THE EXERCISE: Only the lines from the one with "power_transistors();" through the one with "obj.data.transform(world)" are to be restated, word for word, with both of them included.

RECORDS PROVIDED:
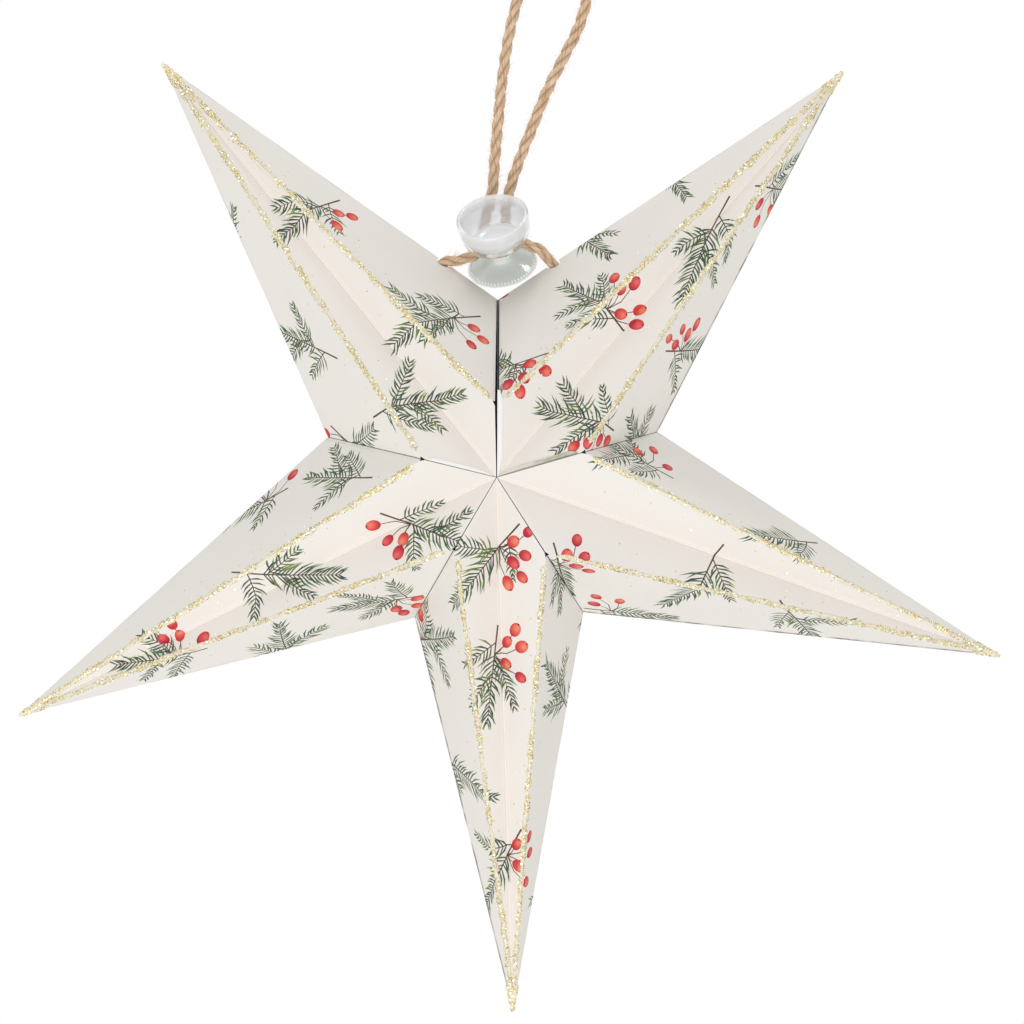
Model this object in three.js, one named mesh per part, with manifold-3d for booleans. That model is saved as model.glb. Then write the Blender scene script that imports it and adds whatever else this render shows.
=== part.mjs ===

---

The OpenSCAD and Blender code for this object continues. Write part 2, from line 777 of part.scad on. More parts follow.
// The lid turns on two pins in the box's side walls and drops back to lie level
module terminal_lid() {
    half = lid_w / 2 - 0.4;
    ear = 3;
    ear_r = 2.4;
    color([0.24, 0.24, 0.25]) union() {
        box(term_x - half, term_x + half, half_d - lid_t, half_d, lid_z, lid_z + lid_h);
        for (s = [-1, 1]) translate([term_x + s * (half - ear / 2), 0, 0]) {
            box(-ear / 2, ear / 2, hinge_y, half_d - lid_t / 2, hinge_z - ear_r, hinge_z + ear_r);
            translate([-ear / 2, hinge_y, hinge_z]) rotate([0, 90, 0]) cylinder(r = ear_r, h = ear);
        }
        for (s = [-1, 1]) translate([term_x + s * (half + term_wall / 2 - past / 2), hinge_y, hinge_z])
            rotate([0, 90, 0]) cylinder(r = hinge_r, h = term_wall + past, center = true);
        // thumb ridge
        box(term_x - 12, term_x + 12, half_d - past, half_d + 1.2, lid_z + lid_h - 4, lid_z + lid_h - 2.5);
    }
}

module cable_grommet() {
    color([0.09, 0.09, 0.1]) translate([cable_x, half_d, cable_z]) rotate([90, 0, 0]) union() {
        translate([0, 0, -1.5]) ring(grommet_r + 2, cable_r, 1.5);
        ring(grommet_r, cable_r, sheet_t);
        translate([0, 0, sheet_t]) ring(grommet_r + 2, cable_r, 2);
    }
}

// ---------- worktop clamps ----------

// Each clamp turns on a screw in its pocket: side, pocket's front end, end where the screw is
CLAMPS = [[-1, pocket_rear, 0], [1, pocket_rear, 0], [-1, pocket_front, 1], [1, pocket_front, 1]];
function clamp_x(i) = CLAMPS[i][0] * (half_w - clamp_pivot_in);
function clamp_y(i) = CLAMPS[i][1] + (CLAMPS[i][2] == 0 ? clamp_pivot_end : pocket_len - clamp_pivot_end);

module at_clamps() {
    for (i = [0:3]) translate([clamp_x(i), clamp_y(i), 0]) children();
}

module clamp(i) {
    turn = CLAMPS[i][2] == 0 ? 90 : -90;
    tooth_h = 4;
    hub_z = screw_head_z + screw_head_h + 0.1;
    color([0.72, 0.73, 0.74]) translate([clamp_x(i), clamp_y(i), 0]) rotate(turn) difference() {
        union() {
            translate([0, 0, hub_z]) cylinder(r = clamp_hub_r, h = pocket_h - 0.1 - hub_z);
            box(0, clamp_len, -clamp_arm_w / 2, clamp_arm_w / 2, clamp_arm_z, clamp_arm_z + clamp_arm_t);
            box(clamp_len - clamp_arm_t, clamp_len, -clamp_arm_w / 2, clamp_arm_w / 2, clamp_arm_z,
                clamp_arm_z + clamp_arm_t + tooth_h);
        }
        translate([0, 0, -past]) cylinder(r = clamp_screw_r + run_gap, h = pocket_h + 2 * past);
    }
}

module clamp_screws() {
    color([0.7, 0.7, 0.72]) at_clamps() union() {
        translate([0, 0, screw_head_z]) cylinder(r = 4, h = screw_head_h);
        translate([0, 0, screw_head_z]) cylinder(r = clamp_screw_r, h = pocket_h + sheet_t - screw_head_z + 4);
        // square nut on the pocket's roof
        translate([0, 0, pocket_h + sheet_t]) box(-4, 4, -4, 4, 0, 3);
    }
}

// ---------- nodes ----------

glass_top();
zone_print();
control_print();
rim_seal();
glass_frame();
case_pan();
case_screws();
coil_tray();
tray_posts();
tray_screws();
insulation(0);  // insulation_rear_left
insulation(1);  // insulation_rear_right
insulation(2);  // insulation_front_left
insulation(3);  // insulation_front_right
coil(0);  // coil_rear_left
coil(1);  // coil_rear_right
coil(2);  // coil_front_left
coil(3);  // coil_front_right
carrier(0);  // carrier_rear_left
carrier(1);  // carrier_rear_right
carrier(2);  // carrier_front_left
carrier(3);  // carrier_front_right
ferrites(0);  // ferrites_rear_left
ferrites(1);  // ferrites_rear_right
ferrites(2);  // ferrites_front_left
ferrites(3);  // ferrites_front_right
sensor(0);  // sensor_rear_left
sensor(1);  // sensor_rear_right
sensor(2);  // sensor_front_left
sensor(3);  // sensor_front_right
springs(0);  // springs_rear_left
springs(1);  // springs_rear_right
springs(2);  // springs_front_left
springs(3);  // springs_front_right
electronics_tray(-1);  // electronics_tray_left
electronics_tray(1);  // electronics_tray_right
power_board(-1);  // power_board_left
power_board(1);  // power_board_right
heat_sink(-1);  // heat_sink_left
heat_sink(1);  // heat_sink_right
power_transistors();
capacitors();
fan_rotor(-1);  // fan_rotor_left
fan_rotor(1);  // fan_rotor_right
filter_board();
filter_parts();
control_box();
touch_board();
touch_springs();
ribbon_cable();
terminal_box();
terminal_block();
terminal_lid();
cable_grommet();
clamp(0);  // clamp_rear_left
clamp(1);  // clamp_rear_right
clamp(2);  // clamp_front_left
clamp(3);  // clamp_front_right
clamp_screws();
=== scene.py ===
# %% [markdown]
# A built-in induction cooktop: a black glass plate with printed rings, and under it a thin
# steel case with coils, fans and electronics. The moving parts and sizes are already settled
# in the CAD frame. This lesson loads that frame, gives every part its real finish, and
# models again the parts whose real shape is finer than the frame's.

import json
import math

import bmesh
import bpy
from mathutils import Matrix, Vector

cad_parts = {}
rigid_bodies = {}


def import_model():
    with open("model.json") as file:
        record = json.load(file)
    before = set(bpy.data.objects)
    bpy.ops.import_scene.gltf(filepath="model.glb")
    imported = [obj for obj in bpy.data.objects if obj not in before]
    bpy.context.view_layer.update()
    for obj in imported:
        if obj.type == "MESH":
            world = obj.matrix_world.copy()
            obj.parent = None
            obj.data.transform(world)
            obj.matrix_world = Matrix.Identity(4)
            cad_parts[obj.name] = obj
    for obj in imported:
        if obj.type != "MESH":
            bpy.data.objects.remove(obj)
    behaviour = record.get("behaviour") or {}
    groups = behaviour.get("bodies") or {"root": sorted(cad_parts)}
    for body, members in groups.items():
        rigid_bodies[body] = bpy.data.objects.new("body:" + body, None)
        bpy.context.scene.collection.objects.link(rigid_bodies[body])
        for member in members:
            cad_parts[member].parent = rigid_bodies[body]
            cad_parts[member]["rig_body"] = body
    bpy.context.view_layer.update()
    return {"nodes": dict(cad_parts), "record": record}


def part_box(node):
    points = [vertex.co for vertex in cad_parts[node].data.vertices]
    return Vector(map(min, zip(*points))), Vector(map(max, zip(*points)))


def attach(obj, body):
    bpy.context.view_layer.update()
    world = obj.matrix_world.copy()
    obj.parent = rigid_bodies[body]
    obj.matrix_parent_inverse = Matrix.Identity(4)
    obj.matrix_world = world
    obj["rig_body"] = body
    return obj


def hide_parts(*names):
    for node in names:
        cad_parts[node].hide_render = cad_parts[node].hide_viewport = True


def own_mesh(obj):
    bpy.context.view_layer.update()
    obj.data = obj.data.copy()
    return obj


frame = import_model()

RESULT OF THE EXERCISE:
power_transistors();
capacitors();
fan_rotor(-1);  // fan_rotor_left
fan_rotor(1);  // fan_rotor_right
filter_board();
filter_parts();
control_box();
touch_board();
touch_springs();
ribbon_cable();
terminal_box();
terminal_block();
terminal_lid();
cable_grommet();
clamp(0);  // clamp_rear_left
clamp(1);  // clamp_rear_right
clamp(2);  // clamp_front_left
clamp(3);  // clamp_front_right
clamp_screws();
=== scene.py ===
# %% [markdown]
# A built-in induction cooktop: a black glass plate with printed rings, and under it a thin
# steel case with coils, fans and electronics. The moving parts and sizes are already settled
# in the CAD frame. This lesson loads that frame, gives every part its real finish, and
# models again the parts whose real shape is finer than the frame's.

import json
import math

import bmesh
import bpy
from mathutils import Matrix, Vector

cad_parts = {}
rigid_bodies = {}


def import_model():
    with open("model.json") as file:
        record = json.load(file)
    before = set(bpy.data.objects)
    bpy.ops.import_scene.gltf(filepath="model.glb")
    imported = [obj for obj in bpy.data.objects if obj not in before]
    bpy.context.view_layer.update()
    for obj in imported:
        if obj.type == "MESH":
            world = obj.matrix_world.copy()
            obj.parent = None
            obj.data.transform(world)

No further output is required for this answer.